Darwin's Black Box

Time, Creation and Evolution

Pathway Papers #574

I have just read in Christianity Today (April 28, 1997), one of the most interesting book reviews I've ever read. "Meeting Darwin's Wager" is a review of a recent book, Darwin's Black Box, by Michael J. Behe, in which the author presents a biochemical rebuttal of Darwinian evolution. It has drawn favorable reviews in many quarters (some rather unexpected), and even many Darwinians admit the strength of the argument. The following two paragraphs introduce the review:

"If it could be demonstrated that any complex organ existed which could not possibly have been formed by numerous successive, slight modifications, my theory would absolutely break down. - Charles Darwin, in The Origin of Species.

"To Darwin, the cell was a "black box" - its inner workings were utterly mysterious to him. Now, the black box has been opened up, and we know how it works. Applying Darwin's test to the ultra-complex world of molecular machinery and cellular systems that have bee discovered over the past 40 years, we can say that Darwin's theory has "absolutely broken down." - Michael Behe, biochemist and author of Darwin's Black Box.

The review itself clearly demonstrates the truth of Behe's premise. I'm anxious to read the book, to get the depth of the argument presented.
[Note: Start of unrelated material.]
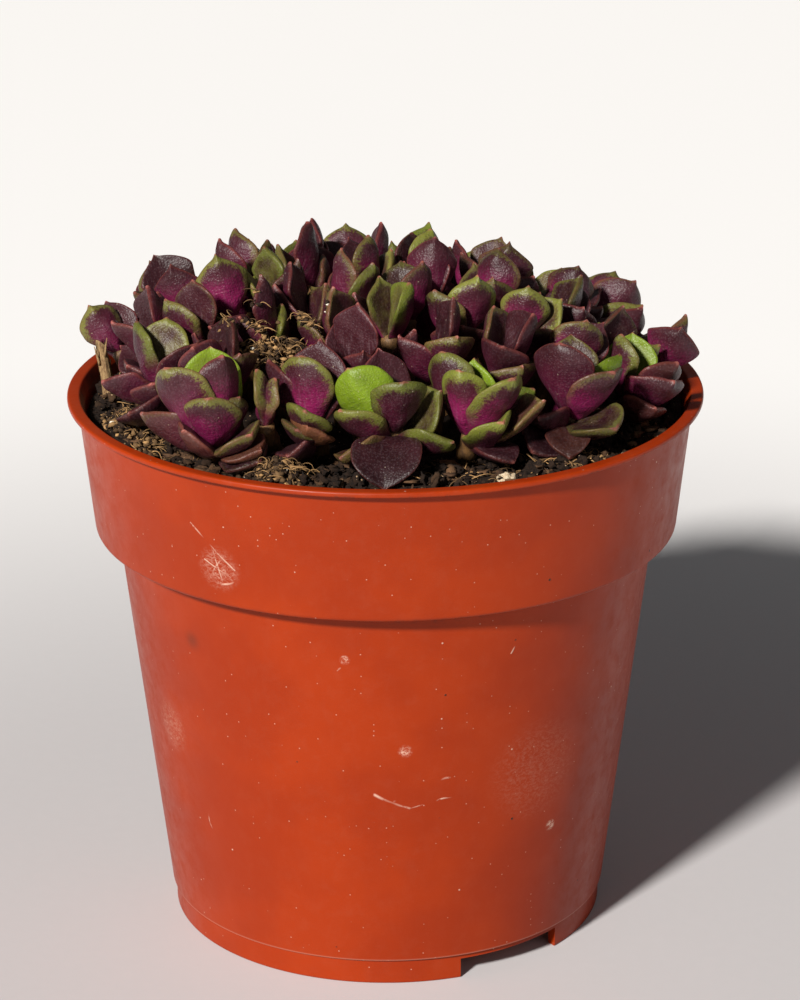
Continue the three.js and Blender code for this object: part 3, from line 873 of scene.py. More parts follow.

This book adds even more weight to the growing body of research and literature refuting Darwinian evolution. Despite this, the majority of evolutionists continue to react hysterically to any challenge. It is for them a matter of faith - and for the most part, blind faith. They continue to drag out all the tired old moth and bird-beak illustrations of environmental mutations (which don't even qualify as micro-evolution, let alone the macro-evolution steps required to support Darwins hypotheses).

I am not a scientist, nor the son of a scientist (to borrow from Amos). But I have reasonable intelligence, I can read, and I can (and do) think. I have spent a fair amount of time endeavoring to understand (and to a point, do understand) the processes which evolutionists believe drive their theories.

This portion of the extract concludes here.